Ooops! A decision point: Change the thread. Don't change the thread. Go shopping and decide later. . . .

With all the sewing going on, a quilter is bound to get hungry. Fortunately we left some space in the car to bring some snacks.

 . . . and breakfast, lunch, and dinner. The Inn has a small kitchen, complete with all the necessities to eat-in.

And the town! Watkins Glen is a charming community, the inn is steps away from the village located at the very southern tip of Seneca Lake, one of New York's Finger Lakes. Nearby wineries offer some fabulous selections.

Right around the corner, you can find some really yummy yarns. (Yup, I got some!)

A few steps further, and Seneca Lake greets you.

These boats won't be in dry-dock much longer. With the sky so blue, sailing weather is on the way.

I like this one! Do you suppose they know any quilters?

I think this seagull was hoping for a snack. This is a male seagull (identified with 50% accuracy *wink!*)

Watkins Glen's claim to fame is Formula One racing. The Watkins Glen Grand Prix. Reminders of the racing spirit are evident at every step - literally!
Painted race cars on the sidewalks. . .

. . . Winners' names embedded in the concrete . . .

. . . and murals on the buildings.

Any quilt get-away isn't complete without the fellowship of good friends, shared recipes and sewing tips, and lots and lots of laughs.



Beth and Melonie


Smurfette. . . Huh? Looks like we had an extra guest. At least she's learning to sew!

Our goals were ambitious for the weekend. I think we each brought more projects than we had time to complete. But that doesn't matter.
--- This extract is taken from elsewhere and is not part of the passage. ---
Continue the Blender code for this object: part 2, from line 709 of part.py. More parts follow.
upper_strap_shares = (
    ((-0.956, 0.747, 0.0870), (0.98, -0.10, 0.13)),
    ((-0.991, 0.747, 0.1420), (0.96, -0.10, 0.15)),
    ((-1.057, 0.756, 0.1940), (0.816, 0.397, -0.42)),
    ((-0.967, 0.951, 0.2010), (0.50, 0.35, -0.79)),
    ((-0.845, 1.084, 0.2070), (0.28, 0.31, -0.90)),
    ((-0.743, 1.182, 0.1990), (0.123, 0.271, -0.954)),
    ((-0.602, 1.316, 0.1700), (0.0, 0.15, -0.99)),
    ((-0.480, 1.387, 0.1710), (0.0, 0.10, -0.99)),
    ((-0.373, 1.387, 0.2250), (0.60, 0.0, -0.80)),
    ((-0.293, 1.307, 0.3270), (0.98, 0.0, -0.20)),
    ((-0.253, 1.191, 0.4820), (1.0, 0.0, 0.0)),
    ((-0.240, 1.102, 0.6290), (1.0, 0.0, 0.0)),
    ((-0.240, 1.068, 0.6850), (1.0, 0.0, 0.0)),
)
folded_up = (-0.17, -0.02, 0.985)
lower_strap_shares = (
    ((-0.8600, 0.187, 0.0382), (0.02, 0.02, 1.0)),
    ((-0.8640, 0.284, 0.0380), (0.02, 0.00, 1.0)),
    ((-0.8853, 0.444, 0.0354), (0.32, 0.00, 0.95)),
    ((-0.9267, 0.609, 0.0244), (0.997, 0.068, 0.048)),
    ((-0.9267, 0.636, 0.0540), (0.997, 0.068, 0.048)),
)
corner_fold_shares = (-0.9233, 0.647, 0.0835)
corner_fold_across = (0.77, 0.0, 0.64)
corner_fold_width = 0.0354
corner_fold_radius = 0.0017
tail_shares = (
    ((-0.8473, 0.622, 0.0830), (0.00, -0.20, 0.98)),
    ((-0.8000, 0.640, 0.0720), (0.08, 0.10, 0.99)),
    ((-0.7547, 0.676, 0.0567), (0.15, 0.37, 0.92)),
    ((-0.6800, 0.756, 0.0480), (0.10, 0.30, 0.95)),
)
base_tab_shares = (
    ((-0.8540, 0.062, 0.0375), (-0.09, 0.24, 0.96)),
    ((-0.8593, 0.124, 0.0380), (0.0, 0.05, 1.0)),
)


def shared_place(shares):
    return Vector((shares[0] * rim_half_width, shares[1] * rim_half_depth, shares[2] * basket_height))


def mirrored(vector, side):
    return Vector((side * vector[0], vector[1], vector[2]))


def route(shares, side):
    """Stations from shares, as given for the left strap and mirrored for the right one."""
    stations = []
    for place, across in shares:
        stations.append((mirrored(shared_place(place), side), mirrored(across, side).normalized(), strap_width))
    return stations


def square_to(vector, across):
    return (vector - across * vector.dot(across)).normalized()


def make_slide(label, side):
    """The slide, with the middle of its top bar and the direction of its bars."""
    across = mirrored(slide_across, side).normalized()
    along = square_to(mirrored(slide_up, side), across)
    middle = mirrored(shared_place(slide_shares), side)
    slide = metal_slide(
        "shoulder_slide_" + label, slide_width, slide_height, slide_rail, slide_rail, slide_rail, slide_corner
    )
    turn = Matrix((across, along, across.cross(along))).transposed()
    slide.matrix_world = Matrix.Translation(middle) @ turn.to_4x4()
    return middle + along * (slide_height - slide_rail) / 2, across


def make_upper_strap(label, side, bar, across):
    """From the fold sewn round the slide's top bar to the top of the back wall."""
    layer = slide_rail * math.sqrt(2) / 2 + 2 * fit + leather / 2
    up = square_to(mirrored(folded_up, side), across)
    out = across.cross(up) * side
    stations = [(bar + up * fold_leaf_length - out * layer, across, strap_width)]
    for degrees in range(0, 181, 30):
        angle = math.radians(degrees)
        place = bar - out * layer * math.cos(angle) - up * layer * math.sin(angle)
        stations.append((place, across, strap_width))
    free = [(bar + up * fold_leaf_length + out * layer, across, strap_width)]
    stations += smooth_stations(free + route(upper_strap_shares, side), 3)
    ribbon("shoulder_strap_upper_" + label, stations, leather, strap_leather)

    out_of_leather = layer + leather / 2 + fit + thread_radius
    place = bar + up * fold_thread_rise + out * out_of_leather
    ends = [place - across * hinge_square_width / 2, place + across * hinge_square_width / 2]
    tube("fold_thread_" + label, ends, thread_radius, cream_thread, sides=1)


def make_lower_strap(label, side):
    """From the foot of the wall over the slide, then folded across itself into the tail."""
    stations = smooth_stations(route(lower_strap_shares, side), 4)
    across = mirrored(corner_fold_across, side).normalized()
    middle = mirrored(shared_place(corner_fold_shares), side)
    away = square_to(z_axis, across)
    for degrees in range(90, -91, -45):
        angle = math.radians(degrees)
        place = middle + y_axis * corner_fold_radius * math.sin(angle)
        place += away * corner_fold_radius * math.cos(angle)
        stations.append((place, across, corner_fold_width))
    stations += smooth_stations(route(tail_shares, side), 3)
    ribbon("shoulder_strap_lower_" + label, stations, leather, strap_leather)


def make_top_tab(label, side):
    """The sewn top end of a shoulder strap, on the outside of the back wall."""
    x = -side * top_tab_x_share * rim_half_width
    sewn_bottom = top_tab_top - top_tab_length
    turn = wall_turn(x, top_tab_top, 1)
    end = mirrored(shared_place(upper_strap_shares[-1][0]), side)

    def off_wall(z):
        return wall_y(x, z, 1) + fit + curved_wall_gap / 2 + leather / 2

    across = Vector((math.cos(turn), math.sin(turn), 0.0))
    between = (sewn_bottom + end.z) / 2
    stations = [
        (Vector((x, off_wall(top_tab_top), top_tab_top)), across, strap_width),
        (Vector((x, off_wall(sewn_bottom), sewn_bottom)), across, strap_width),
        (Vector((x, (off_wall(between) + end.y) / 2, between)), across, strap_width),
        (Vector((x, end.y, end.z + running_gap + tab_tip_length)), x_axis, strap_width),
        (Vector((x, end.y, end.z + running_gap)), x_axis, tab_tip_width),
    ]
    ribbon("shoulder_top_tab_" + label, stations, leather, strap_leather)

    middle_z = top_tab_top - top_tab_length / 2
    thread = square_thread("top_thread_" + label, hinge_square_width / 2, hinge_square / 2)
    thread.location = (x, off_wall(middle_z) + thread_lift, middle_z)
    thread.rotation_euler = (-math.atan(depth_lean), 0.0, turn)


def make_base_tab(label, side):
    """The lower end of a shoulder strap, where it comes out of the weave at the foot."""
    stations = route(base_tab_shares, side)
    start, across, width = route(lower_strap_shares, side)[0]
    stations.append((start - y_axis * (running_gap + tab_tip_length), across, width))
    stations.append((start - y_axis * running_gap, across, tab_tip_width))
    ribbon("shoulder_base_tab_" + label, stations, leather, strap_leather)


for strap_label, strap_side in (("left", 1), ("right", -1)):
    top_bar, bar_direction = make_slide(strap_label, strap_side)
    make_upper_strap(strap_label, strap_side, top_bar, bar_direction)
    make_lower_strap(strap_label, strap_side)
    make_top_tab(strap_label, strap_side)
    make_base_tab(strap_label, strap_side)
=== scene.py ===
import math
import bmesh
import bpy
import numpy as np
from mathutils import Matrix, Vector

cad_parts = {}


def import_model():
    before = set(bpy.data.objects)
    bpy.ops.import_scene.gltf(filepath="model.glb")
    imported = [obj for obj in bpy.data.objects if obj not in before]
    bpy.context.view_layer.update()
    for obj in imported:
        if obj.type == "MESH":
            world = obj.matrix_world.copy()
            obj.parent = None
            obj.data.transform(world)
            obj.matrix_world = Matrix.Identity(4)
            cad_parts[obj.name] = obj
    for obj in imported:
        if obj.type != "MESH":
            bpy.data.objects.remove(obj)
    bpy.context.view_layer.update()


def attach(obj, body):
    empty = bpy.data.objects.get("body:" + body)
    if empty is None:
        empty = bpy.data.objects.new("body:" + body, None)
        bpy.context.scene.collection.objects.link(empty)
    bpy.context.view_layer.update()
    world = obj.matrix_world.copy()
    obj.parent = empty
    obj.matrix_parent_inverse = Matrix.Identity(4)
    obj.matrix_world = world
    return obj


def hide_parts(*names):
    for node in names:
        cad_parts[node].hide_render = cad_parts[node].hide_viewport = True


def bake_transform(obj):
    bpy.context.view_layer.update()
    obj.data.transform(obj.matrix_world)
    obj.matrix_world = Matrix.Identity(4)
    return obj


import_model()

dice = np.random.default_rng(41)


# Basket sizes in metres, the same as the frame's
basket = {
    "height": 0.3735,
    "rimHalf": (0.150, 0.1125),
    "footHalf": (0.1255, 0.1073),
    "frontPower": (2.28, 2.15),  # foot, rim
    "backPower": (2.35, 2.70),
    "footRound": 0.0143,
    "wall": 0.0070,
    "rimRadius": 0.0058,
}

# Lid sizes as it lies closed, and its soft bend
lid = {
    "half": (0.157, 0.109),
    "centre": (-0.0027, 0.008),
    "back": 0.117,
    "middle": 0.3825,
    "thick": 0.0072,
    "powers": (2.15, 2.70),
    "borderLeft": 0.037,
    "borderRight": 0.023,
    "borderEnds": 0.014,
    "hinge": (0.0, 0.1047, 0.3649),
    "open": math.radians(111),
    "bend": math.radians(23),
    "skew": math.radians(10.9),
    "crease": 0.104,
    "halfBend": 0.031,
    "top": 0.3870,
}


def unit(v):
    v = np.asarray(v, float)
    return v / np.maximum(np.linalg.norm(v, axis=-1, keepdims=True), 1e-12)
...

Reaching the checkered flag wasn't a goal for each and every project stuffed into our vehicles.

The real trophy is in the memories.

Happy stitching. . .and racing!


  1. In your Wild Salmon Run Quilt patern you mention in your first quilt block description a term in the block "UNUSED" can you explain what this means as I do not find a feference to the term anywhere in your book, but I may have missed it. my email address in

  2. The premise for the book is that you have cut your scrap fabrics into 2", 3-1/2" and 5" scrap squares and then use those cut up scraps in the projects. In the case of Wild Salmon Run, the scrap squares are cut into strips used for the quilt. While I tried to keep any waste minimal, sometimes there was a little piece that isn't needed for the project or isn't large enough to go back into the sorted scraps, so it's "unused" in this project. However those too-small pieces may be used to stuff pincushions or to make miniature quilts, if that is something you like to do.